■ EXERCISE REQUIREMENTS
Copy each line of the records that holds the string "Blender".

■ RECORD LIST

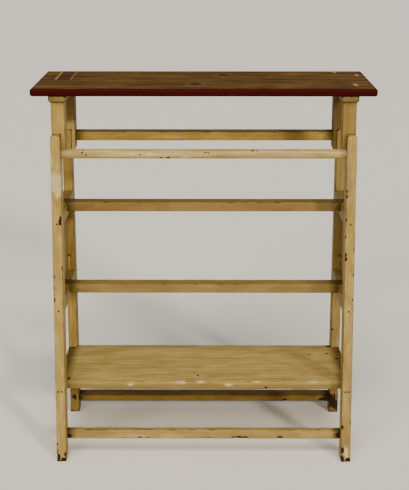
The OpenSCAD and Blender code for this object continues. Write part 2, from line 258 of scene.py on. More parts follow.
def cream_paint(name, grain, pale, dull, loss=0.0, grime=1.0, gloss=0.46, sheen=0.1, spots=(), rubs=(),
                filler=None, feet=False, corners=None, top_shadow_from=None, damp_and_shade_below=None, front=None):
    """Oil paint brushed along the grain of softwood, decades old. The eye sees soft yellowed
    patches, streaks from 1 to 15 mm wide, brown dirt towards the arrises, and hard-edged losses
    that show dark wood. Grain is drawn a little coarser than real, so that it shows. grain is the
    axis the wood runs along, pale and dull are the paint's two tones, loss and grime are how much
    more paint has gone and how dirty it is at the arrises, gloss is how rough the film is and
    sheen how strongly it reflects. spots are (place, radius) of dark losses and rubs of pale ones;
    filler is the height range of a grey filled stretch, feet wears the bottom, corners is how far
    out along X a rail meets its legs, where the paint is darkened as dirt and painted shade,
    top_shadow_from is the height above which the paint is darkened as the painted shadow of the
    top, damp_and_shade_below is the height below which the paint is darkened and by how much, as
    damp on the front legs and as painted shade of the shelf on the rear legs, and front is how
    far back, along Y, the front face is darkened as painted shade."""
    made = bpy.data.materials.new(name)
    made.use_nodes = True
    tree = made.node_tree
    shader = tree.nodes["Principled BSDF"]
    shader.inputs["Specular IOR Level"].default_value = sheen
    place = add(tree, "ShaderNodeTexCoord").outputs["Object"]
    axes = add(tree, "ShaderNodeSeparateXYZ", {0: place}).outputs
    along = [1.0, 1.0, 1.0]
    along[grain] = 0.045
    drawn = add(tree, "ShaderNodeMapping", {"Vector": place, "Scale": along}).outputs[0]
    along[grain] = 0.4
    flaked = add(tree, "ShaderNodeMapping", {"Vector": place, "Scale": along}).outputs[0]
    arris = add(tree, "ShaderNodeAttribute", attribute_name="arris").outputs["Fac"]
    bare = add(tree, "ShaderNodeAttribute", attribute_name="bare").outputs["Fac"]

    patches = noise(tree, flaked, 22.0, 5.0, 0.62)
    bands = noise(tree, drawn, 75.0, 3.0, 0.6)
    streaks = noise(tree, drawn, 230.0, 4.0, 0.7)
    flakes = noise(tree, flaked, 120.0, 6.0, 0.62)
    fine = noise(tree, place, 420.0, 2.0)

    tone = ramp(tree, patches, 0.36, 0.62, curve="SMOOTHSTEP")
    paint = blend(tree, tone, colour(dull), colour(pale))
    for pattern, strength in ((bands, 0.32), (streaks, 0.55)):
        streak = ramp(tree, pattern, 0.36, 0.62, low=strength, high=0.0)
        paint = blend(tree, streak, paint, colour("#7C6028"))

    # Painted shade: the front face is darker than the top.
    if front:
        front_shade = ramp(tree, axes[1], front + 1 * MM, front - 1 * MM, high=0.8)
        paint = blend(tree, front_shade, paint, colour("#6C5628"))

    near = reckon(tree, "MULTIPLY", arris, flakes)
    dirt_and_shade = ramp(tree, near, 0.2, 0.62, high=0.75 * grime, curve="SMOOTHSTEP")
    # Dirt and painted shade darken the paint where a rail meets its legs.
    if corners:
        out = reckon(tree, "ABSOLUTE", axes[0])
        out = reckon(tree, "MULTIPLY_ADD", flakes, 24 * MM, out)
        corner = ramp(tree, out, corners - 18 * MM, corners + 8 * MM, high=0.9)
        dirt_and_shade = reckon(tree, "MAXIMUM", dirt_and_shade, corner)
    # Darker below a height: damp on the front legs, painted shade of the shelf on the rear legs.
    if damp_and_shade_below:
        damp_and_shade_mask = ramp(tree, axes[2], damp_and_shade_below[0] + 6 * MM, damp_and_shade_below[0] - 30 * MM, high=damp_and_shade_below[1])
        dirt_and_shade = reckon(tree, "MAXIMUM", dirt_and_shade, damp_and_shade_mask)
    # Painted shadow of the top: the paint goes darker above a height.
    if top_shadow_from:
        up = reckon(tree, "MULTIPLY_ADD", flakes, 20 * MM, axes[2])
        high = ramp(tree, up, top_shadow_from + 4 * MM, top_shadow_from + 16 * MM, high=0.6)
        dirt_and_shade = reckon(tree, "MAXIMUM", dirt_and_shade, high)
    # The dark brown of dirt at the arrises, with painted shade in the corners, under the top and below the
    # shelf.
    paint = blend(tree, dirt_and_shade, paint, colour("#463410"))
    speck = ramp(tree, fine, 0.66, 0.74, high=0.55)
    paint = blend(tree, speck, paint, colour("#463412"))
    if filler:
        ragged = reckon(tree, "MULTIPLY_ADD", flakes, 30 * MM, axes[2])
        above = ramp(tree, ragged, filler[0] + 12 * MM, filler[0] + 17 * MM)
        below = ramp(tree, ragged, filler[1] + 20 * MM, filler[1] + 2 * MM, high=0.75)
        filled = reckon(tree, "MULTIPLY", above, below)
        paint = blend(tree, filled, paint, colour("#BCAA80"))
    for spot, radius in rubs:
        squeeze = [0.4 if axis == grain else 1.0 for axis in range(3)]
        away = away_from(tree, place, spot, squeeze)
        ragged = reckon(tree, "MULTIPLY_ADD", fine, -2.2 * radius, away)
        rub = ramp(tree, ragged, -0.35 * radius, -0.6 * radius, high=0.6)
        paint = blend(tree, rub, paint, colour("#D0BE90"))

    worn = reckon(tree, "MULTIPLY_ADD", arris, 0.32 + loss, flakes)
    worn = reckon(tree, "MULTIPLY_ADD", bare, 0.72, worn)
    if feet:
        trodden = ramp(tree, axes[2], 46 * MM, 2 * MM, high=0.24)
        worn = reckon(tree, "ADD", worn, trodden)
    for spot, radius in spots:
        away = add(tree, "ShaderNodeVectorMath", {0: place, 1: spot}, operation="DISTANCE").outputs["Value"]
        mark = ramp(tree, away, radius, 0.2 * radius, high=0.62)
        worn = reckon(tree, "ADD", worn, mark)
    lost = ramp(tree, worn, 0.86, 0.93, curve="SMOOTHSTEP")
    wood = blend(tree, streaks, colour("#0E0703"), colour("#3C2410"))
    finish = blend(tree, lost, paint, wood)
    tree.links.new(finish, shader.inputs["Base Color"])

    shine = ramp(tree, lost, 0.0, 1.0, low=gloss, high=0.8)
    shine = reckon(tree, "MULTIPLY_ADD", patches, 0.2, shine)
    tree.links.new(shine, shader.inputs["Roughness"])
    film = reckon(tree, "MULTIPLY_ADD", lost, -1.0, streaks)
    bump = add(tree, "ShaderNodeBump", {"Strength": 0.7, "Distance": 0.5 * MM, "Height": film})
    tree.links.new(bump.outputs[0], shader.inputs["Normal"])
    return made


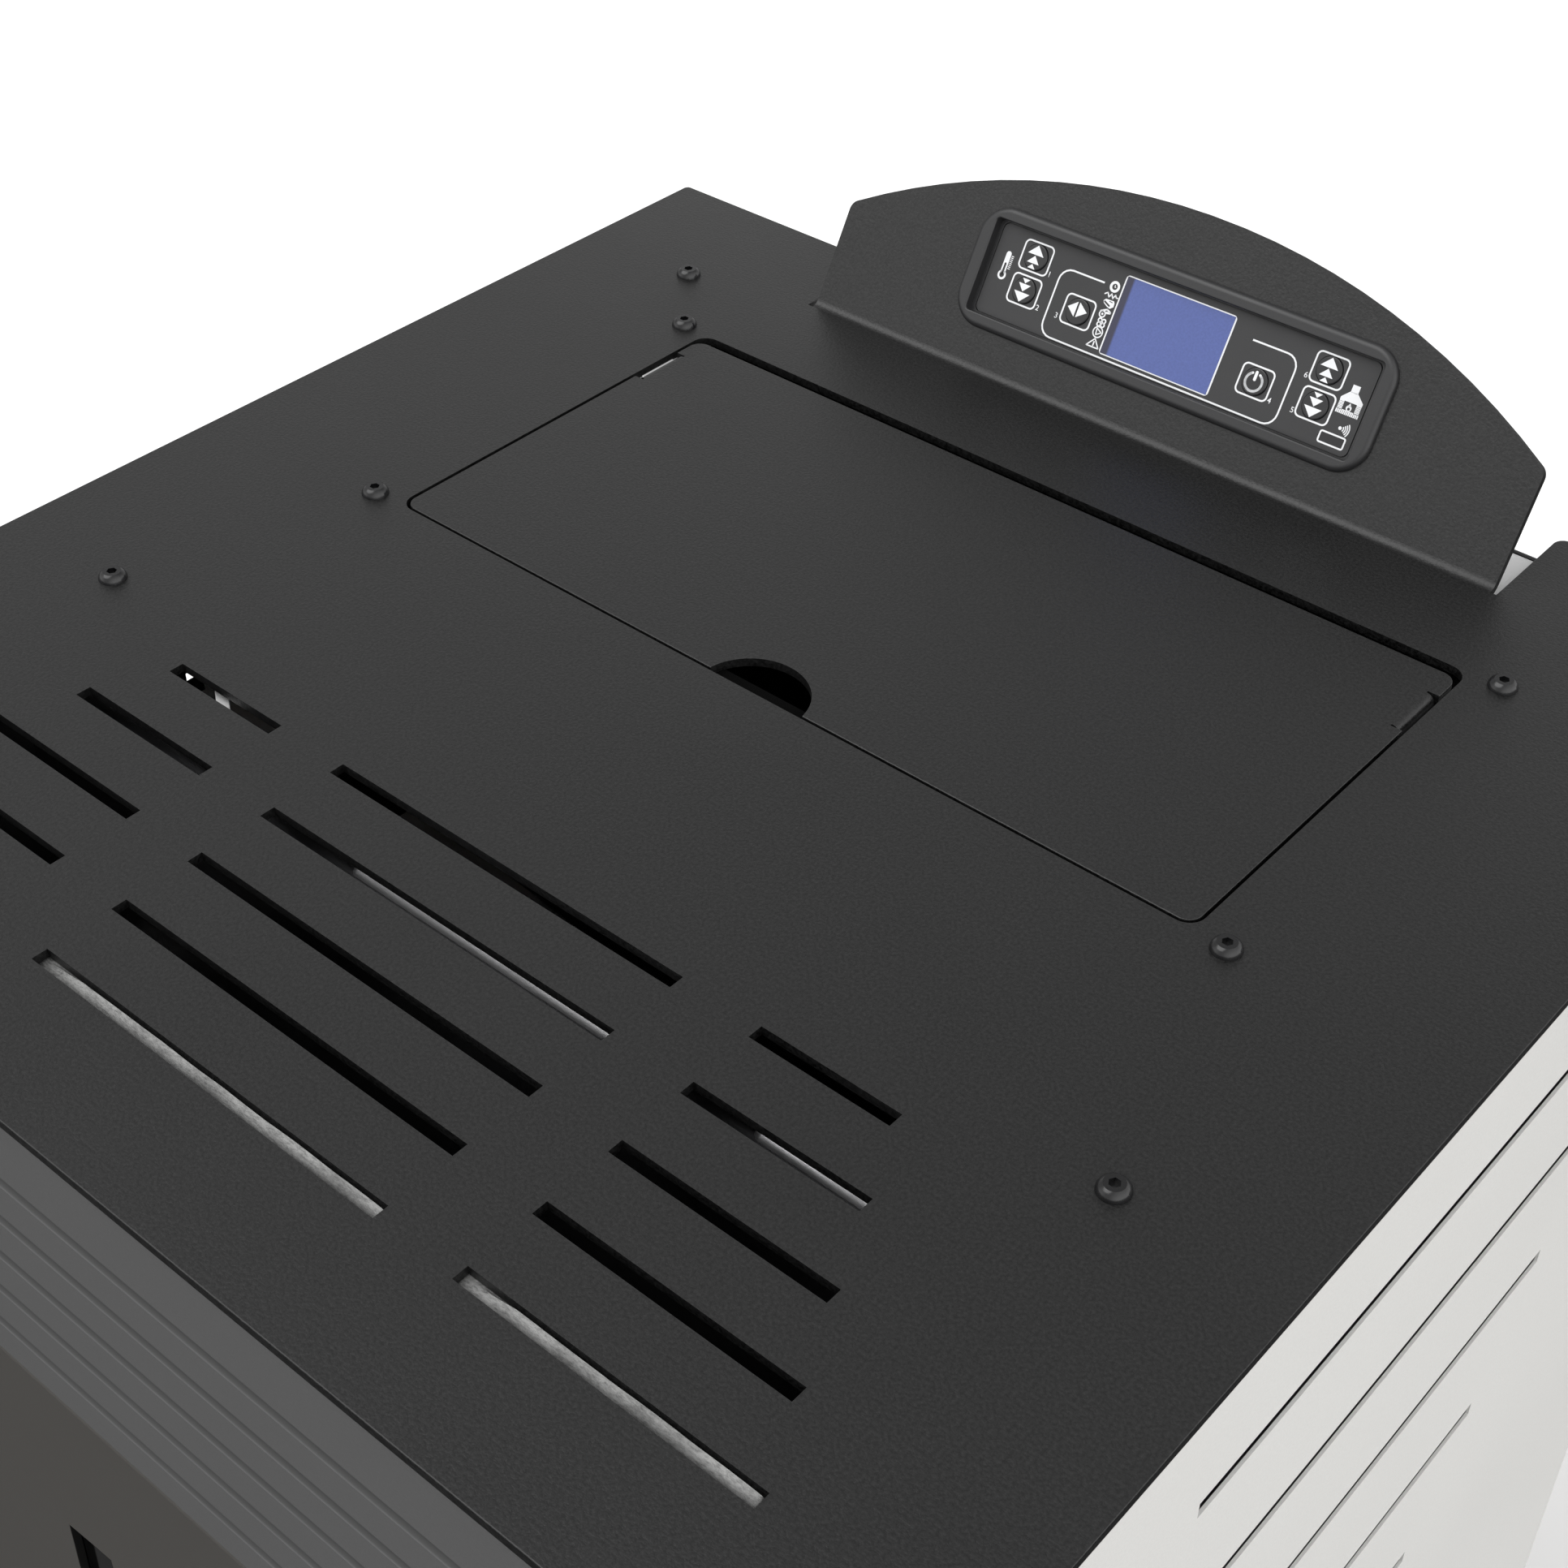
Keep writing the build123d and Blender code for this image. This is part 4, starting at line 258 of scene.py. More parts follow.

■ OUTPUT BELOW
The OpenSCAD and Blender code for this object continues. Write part 2, from line 258 of scene.py on. More parts follow.
Keep writing the build123d and Blender code for this image. This is part 4, starting at line 258 of scene.py. More parts follow.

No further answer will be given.